— START —
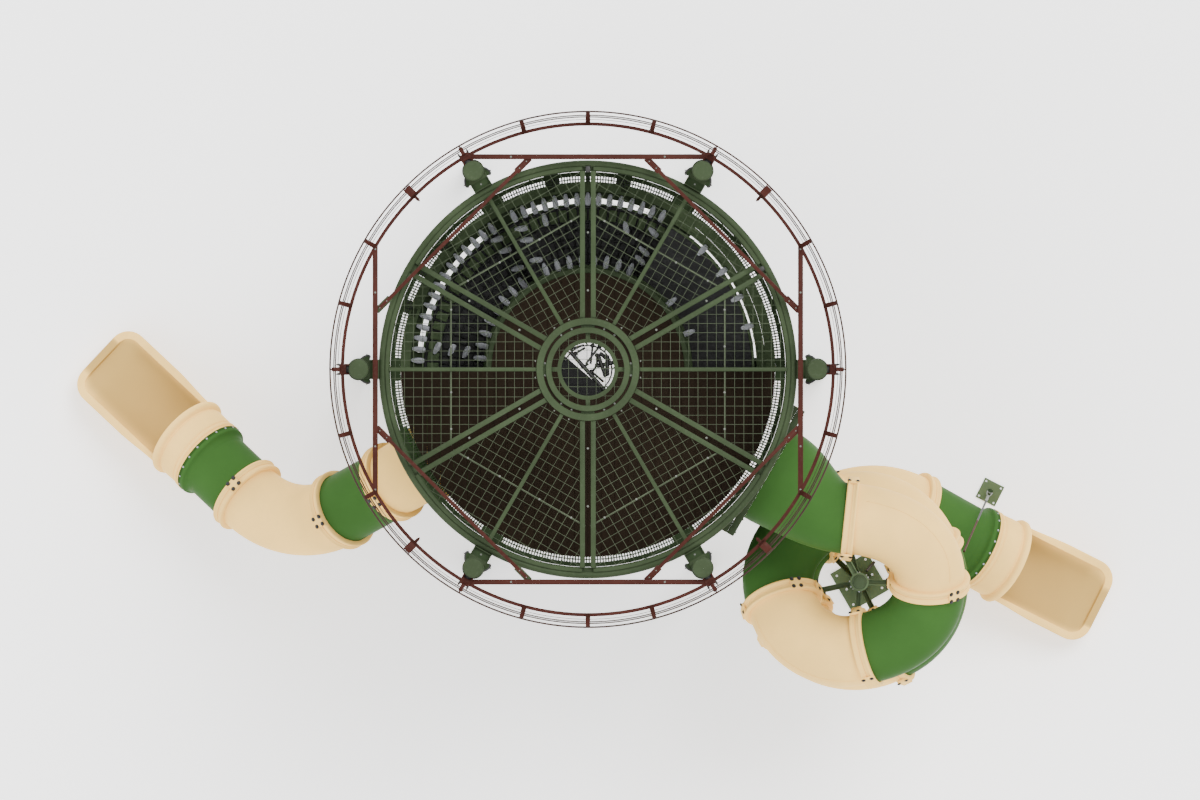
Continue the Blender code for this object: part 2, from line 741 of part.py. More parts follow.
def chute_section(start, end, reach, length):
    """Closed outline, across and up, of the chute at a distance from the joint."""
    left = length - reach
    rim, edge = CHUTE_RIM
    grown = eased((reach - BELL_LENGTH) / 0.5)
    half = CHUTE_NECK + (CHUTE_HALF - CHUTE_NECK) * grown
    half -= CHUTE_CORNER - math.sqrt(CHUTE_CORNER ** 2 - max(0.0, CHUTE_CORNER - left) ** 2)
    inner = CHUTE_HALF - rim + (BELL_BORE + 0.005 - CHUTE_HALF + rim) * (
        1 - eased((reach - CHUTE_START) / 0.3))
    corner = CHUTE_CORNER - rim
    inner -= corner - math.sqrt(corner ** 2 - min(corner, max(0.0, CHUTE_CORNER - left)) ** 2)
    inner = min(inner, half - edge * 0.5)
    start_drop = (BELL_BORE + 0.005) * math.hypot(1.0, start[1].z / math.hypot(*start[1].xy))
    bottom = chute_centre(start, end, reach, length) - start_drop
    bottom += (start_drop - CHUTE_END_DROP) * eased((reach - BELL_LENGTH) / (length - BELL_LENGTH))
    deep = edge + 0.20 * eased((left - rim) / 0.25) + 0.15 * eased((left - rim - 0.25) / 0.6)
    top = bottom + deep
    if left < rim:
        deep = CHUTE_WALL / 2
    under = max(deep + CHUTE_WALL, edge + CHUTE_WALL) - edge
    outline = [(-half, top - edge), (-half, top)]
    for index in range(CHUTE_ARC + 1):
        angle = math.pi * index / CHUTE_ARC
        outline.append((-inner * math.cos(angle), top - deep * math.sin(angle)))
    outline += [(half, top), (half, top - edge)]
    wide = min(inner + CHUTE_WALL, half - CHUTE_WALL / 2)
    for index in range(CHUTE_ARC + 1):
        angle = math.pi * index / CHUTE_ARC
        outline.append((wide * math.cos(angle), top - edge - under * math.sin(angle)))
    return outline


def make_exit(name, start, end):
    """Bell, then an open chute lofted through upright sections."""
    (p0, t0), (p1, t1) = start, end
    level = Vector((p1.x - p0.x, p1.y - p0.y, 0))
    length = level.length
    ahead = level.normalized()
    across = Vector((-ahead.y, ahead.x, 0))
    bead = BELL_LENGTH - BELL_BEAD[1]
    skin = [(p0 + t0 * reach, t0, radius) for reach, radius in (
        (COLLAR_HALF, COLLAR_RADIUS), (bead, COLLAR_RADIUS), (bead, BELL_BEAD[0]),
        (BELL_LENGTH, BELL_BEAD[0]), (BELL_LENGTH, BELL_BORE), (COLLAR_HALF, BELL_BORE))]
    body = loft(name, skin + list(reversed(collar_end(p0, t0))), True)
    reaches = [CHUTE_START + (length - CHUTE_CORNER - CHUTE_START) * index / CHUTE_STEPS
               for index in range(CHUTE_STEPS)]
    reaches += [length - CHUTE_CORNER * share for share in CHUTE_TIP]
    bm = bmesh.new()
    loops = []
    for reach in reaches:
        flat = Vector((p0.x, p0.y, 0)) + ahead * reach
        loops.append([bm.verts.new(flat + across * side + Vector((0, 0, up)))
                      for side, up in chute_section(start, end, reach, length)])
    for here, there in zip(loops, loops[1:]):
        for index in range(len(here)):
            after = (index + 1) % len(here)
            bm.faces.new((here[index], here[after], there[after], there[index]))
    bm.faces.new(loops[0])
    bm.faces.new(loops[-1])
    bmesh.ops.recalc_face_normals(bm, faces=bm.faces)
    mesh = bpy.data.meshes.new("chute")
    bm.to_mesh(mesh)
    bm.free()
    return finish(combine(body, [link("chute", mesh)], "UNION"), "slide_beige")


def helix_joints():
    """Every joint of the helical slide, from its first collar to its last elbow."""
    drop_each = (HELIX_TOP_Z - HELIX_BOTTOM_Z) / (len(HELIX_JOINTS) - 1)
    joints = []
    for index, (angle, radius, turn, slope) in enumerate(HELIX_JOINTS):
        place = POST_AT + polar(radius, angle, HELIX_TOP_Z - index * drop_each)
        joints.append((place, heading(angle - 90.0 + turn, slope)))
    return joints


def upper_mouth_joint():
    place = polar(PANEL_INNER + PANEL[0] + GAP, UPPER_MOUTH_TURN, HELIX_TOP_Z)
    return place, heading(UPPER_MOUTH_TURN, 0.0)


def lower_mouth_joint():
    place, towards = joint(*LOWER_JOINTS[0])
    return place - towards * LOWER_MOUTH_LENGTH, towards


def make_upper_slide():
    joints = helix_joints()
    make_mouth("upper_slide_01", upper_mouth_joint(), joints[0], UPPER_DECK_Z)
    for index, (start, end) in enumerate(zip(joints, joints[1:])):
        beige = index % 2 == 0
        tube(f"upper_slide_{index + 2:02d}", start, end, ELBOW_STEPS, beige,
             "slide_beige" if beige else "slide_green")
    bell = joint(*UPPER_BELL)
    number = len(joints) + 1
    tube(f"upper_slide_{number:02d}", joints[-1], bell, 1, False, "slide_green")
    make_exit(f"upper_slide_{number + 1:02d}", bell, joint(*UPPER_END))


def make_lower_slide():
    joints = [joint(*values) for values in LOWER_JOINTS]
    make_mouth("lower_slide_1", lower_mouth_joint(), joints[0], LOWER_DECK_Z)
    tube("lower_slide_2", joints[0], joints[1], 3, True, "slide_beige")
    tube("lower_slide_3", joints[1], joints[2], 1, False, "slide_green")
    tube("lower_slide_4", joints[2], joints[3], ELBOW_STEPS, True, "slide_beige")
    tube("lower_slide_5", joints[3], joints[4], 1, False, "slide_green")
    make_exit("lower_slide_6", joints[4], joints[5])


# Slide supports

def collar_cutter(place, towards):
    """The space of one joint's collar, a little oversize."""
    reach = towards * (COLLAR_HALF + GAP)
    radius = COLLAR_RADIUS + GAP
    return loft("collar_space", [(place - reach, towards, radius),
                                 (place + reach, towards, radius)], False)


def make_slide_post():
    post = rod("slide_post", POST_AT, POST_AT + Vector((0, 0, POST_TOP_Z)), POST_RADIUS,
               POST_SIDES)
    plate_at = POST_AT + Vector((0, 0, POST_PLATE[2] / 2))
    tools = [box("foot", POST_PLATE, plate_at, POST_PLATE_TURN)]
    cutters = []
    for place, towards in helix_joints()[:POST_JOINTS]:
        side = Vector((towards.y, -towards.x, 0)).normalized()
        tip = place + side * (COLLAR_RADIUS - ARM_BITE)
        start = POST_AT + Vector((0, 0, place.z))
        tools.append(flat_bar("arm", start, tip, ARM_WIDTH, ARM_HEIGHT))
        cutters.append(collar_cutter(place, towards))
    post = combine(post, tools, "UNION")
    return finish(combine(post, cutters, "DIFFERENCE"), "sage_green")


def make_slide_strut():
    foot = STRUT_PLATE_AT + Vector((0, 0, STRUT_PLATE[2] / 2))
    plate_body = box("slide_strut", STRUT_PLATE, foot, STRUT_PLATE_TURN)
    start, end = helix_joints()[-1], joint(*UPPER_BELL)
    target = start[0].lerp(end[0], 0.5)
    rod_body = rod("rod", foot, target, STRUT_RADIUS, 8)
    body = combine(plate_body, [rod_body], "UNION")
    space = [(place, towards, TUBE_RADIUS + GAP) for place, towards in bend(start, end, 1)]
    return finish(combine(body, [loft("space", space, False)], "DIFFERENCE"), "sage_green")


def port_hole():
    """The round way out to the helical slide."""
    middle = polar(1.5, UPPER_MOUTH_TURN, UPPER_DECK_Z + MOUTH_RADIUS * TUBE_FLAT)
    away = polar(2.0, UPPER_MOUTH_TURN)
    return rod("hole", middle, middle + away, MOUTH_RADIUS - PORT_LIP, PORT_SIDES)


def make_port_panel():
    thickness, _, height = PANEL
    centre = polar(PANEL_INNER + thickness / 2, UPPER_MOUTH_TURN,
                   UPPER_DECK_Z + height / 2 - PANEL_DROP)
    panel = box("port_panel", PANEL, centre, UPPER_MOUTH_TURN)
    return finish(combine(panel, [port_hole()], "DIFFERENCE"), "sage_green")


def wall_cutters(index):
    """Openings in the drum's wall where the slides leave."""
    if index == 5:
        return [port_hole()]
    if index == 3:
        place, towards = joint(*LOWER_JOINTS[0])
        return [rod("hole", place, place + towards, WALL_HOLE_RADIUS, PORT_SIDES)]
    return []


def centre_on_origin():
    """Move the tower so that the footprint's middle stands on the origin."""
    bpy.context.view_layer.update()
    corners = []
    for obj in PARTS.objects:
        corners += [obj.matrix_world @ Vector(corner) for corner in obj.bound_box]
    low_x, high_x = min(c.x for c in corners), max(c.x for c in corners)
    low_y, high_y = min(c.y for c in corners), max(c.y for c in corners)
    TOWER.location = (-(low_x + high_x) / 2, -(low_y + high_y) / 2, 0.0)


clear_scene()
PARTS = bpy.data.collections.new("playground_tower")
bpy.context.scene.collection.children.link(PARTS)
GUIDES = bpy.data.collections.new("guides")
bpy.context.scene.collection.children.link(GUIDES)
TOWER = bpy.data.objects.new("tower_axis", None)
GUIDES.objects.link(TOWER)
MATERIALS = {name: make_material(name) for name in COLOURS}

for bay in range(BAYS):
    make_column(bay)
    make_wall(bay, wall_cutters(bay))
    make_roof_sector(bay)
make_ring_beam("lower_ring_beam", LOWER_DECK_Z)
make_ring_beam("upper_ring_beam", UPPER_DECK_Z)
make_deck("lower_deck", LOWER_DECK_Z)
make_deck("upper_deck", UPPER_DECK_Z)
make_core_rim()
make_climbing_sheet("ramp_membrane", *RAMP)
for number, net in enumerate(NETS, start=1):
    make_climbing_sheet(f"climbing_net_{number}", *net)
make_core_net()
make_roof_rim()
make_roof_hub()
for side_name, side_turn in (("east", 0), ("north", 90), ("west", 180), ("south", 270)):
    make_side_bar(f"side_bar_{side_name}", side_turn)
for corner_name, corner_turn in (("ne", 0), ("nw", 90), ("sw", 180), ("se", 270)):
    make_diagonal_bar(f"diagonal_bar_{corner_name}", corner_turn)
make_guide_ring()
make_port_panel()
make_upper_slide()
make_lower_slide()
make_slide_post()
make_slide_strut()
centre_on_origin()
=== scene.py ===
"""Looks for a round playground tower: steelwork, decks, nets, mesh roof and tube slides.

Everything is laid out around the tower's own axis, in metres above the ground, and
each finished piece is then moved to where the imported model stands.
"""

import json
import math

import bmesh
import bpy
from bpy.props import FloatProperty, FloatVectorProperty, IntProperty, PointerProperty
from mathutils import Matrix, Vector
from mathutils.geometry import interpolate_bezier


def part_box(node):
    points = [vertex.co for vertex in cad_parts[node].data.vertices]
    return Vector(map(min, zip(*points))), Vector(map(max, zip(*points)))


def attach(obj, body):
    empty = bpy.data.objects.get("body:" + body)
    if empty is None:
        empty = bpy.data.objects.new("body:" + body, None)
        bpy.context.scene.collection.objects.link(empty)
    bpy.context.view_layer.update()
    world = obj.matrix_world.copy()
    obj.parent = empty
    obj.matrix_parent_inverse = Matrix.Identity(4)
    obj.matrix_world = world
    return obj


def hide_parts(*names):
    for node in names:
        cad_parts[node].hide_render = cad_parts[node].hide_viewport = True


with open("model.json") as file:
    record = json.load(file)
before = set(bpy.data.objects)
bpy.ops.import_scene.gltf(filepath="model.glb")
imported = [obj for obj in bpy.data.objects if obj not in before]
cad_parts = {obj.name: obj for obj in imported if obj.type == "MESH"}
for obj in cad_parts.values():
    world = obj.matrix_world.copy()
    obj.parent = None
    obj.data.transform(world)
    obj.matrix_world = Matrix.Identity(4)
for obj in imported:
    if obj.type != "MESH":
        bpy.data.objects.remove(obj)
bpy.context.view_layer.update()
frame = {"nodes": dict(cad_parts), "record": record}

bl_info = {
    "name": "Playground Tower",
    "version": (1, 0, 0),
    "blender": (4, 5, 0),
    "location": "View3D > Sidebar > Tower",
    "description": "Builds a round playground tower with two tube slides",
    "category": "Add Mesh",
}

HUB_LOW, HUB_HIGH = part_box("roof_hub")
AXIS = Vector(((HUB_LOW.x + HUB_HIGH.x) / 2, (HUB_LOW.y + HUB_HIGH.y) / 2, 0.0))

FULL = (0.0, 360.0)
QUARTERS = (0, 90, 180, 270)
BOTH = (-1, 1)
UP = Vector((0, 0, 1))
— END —
▶ [Given problem]: Your output shall consist solely of the lines from the line with "make_guide_ring()" to the line with "import math", reproduced exactly, both ends included.

▶ [Answer for this exercise]:
make_guide_ring()
make_port_panel()
make_upper_slide()
make_lower_slide()
make_slide_post()
make_slide_strut()
centre_on_origin()
=== scene.py ===
"""Looks for a round playground tower: steelwork, decks, nets, mesh roof and tube slides.

Everything is laid out around the tower's own axis, in metres above the ground, and
each finished piece is then moved to where the imported model stands.
"""

import json
import math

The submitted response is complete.